The Graphwalks benchmark, also introduced by OpenAI, tests the model’s ability to reason over large volumes of text by simulating graph-like structures. In this benchmark, the model must identify points a fixed number of “edges” away from a given node—similar to finding all locations two streets away on a city map. This requires the model to infer relationships rather than rely on surface-level reading.
GPT-4.1 achieves an accuracy of 61.7% in this benchmark with context lengths of less than 128,000 tokens, clearly beating GPT-4o (42%). GPT-4.1 also remains the leader for contexts over 128,000 tokens, although its accuracy drops to 19% there - a sign of how challenging these tasks remain.
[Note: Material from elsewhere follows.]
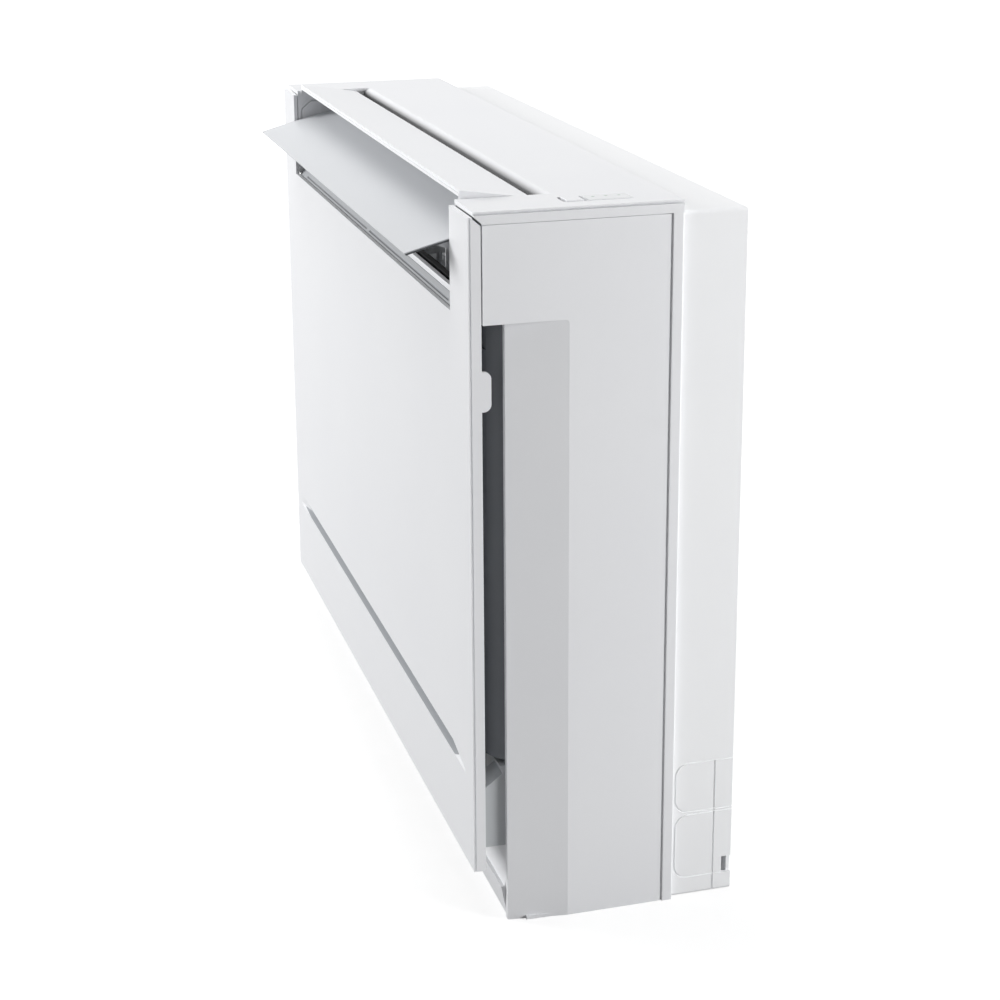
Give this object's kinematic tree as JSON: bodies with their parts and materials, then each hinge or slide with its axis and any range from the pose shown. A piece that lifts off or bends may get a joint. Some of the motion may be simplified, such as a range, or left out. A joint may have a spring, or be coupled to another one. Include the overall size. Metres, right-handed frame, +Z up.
{
  "type": "floor standing air conditioner",
  "caption": "Slim floor console of an air conditioner, with a plain front panel, an outlet flap standing open over its vanes, and a tilted visor on top.",
  "frame": {"origin": "on the floor, half way across the width and half way from the front panel's face to the wall", "axes": "+X to the right seen from the front, -Y towards the room, +Z up"},
  "size_m": [0.75, 0.2623, 0.6065],
  "materials": {
    "white_plastic": "satin",
    "duct_plastic": "matt",
    "inner_plastic": "matt",
    "filter_plastic": "matt",
    "fan_plastic": "satin",
    "pan_foam": "matt",
    "fin_aluminium": "satin",
    "zinc_steel": "satin",
    "screw_steel": "satin",
    "motor_paint": "satin",
    "copper": "satin",
    "brass": "satin",
    "rubber": "matt",
    "board": "satin",
    "dark_plastic": "matt",
    "window_plastic": "gloss",
    "lamp_plastic": "gloss"
  },
  "bodies": {
    "casing": {"front_casing": "white_plastic", "chassis": "white_plastic", "base_apron": "white_plastic", "hinge_blocks": "duct_plastic", "outlet_ledge": "white_plastic", "upper_duct": "duct_plastic", "intake_grille": "duct_plastic", "lower_duct": "duct_plastic", "fan_shroud": "inner_plastic", "fan_guides": "inner_plastic", "fan_motor": "motor_paint", "motor_bushes": "rubber", "draught_strip": "rubber", "motor_bracket": "zinc_steel", "filter_left": "filter_plastic", "filter_right": "filter_plastic", "grille_screws": "screw_steel", "room_sensor": "dark_plastic", "coil_fins": "fin_aluminium", "coil_plates": "zinc_steel", "coil_bends": "copper", "coil_pipes": "copper", "pipe_unions": "brass", "drain_pan": "pan_foam", "drain_spigot": "dark_plastic", "control_box": "zinc_steel", "box_cover": "zinc_steel", "circuit_board": "board", "display_board": "board", "terminal_block": "dark_plastic", "cord_gland": "rubber", "vane_motors": "motor_paint", "flap_motor": "motor_paint", "shutter_motor": "motor_paint", "indicator_window": "window_plastic", "indicator_lamps": "lamp_plastic"},
    "flap": {"outlet_flap": "white_plastic"},
    "visor": {"top_visor": "white_plastic"},
    "panel": {"front_panel": "white_plastic"},
    "fan": {"fan_wheel": "fan_plastic", "fan_shaft": "screw_steel", "fan_nut": "screw_steel"},
    "shutter": {"lower_shutter": "duct_plastic"},
    "button": {"power_button": "white_plastic"},
    "link_left": {"vane_link_left": "duct_plastic"},
    "vane_left_1": {"vane_left_1": "duct_plastic"},
    "vane_left_2": {"vane_left_2": "duct_plastic"},
    "vane_left_3": {"vane_left_3": "duct_plastic"},
    "vane_left_4": {"vane_left_4": "duct_plastic"},
    "link_right": {"vane_link_right": "duct_plastic"},
    "vane_right_1": {"vane_right_1": "duct_plastic"},
    "vane_right_2": {"vane_right_2": "duct_plastic"},
    "vane_right_3": {"vane_right_3": "duct_plastic"},
    "vane_right_4": {"vane_right_4": "duct_plastic"}
  },
  "joints": [
    {"name": "flap_swing", "type": "hinge", "parent": "casing", "child": "flap", "pos_m": [0, -0.1027, 0.5608], "axis": [1, 0, 0], "range_deg": [-10, 75]},
    {"name": "visor_tilt", "type": "hinge", "parent": "casing", "child": "visor", "pos_m": [0, -0.063, 0.5925], "axis": [1, 0, 0], "range_deg": [-1.2, 8.8]},
    {"name": "panel_swing", "type": "hinge", "parent": "casing", "child": "panel", "pos_m": [0, -0.096, 0.08], "axis": [1, 0, 0], "range_deg": [0, 30]},
    {"name": "fan_spin", "type": "hinge", "parent": "casing", "child": "fan", "pos_m": [-0.025, 0, 0.2999], "axis": [0, 1, 0], "continuous": true},
    {"name": "shutter_swing", "type": "hinge", "parent": "casing", "child": "shutter", "pos_m": [0, -0.065, 0.105], "axis": [1, 0, 0], "range_deg": [0, 70]},
    {"name": "button_press", "type": "slide", "parent": "casing", "child": "button", "axis": [0, 0, -1], "range_m": [0, 0.001], "stiffness_N_per_m": 1500, "springref_m": -0.0004},
    {"name": "vane_left_1_turn", "type": "hinge", "parent": "casing", "child": "vane_left_1", "pos_m": [-0.045, -0.07, 0.508], "axis": [0, 0, 1], "range_deg": [-25, 25]},
    {"name": "vane_left_2_turn", "type": "hinge", "parent": "casing", "child": "vane_left_2", "pos_m": [-0.119, -0.07, 0.508], "axis": [0, 0, 1], "range_deg": [-25, 25]},
    {"name": "vane_left_3_turn", "type": "hinge", "parent": "casing", "child": "vane_left_3", "pos_m": [-0.193, -0.07, 0.508], "axis": [0, 0, 1], "range_deg": [-25, 25]},
    {"name": "vane_left_4_turn", "type": "hinge", "parent": "casing", "child": "vane_left_4", "pos_m": [-0.267, -0.07, 0.508], "axis": [0, 0, 1], "range_deg": [-25, 25]},
    {"name": "link_left_slide", "type": "slide", "parent": "casing", "child": "link_left", "axis": [1, 0, 0], "range_m": [-0.0046, 0.0046]},
    {"name": "vane_right_1_turn", "type": "hinge", "parent": "casing", "child": "vane_right_1", "pos_m": [0.045, -0.07, 0.508], "axis": [0, 0, 1], "range_deg": [-25, 25]},
    {"name": "vane_right_2_turn", "type": "hinge", "parent": "casing", "child": "vane_right_2", "pos_m": [0.119, -0.07, 0.508], "axis": [0, 0, 1], "range_deg": [-25, 25]},
    {"name": "vane_right_3_turn", "type": "hinge", "parent": "casing", "child": "vane_right_3", "pos_m": [0.193, -0.07, 0.508], "axis": [0, 0, 1], "range_deg": [-25, 25]},
    {"name": "vane_right_4_turn", "type": "hinge", "parent": "casing", "child": "vane_right_4", "pos_m": [0.267, -0.07, 0.508], "axis": [0, 0, 1], "range_deg": [-25, 25]},
    {"name": "link_right_slide", "type": "slide", "parent": "casing", "child": "link_right", "axis": [1, 0, 0], "range_m": [-0.0046, 0.0046]}
  ],
  "couplings": [
    {"joint": "visor_tilt", "follows": "flap_swing", "ratio": 0.11667},
    {"joint": "vane_left_2_turn", "follows": "vane_left_1_turn", "ratio": 1},
    {"joint": "vane_left_3_turn", "follows": "vane_left_1_turn", "ratio": 1},
    {"joint": "vane_left_4_turn", "follows": "vane_left_1_turn", "ratio": 1},
    {"joint": "link_left_slide", "follows": "vane_left_1_turn", "m_per_rad": -0.0105},
    {"joint": "vane_right_2_turn", "follows": "vane_right_1_turn", "ratio": 1},
    {"joint": "vane_right_3_turn", "follows": "vane_right_1_turn", "ratio": 1},
    {"joint": "vane_right_4_turn", "follows": "vane_right_1_turn", "ratio": 1},
    {"joint": "link_right_slide", "follows": "vane_right_1_turn", "m_per_rad": -0.0105}
  ]
}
Smaller models such as GPT-4.1 mini or nano perform significantly worse here.
Early adoption and use cases
Several companies report measurable improvements using GPT-4.1. Legal-tech firm Blue J cites a 53% increase in accuracy on complex tax scenarios. At analytics platform Hex, success rates for SQL queries reportedly doubled. Thomson Reuters saw a 17% gain in legal document analysis accuracy, and Carlyle reports a 50% improvement in extracting information from lengthy financial texts.
Startup Windsurf, which had early access to GPT-4.1, also notes substantial gains. For the next seven days, users can try the model for free via the developer platform of the same name, after which it will be available at a discounted rate. This approach may serve as a competitive strategy in the increasingly crowded “vibe-coding” space, currently led by tools like Cursor.
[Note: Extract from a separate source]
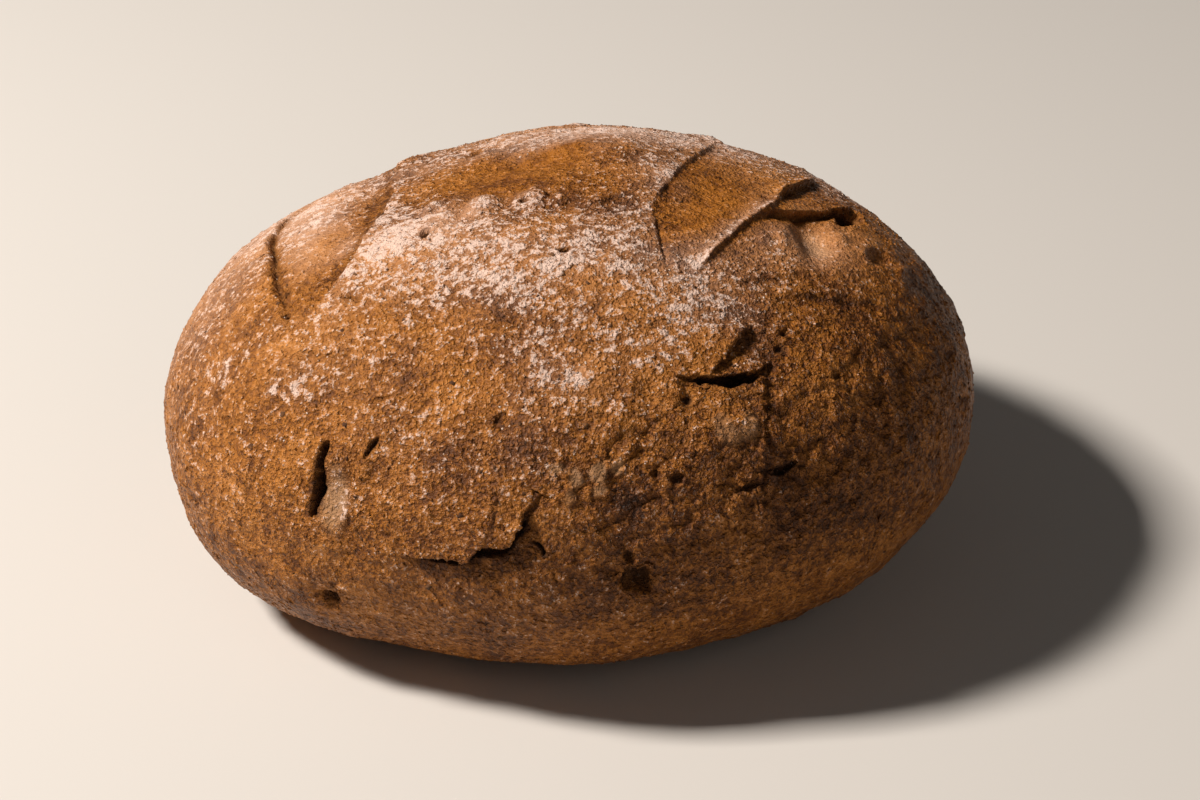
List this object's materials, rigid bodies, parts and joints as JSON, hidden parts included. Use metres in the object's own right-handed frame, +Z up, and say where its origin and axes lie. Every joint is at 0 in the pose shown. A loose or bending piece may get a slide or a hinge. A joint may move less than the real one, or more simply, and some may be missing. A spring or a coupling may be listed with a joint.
{
  "type": "sourdough loaf",
  "caption": "Round, low country loaf with folded, torn and pitted crust, resting on a flat base.",
  "frame": {"origin": "middle of the loaf's box, on the level of its flat base", "axes": "+Z up, +X along the longer diameter towards the shaded side, -Y towards the front that the picture shows"},
  "size_m": [0.2077, 0.1879, 0.1025],
  "materials": {
    "crust": "baked bread crust, matt golden brown with a dusting of flour"
  },
  "bodies": {
    "root": {"loaf": "crust"}
  },
  "joints": []
}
Pricing and deprecation of GPT-4.5
OpenAI is positioning the GPT-4.1 series aggressively on price. GPT-4.1 is 26% cheaper than GPT-4o for medium-sized queries, with input costing $2 and output $8 per million tokens. GPT-4.1 nano is the most affordable, priced at $0.10 per million input tokens. Long-context capabilities are included at no extra cost, and prompt caching discounts reach up to 75%.

The previously released GPT-4.5 Preview will be retired on July 14, 2025. “We need those GPUs back,” joked the hosts during the livestream. OpenAI encourages developers to migrate to GPT-4.1 and has published an updated prompting guide available here.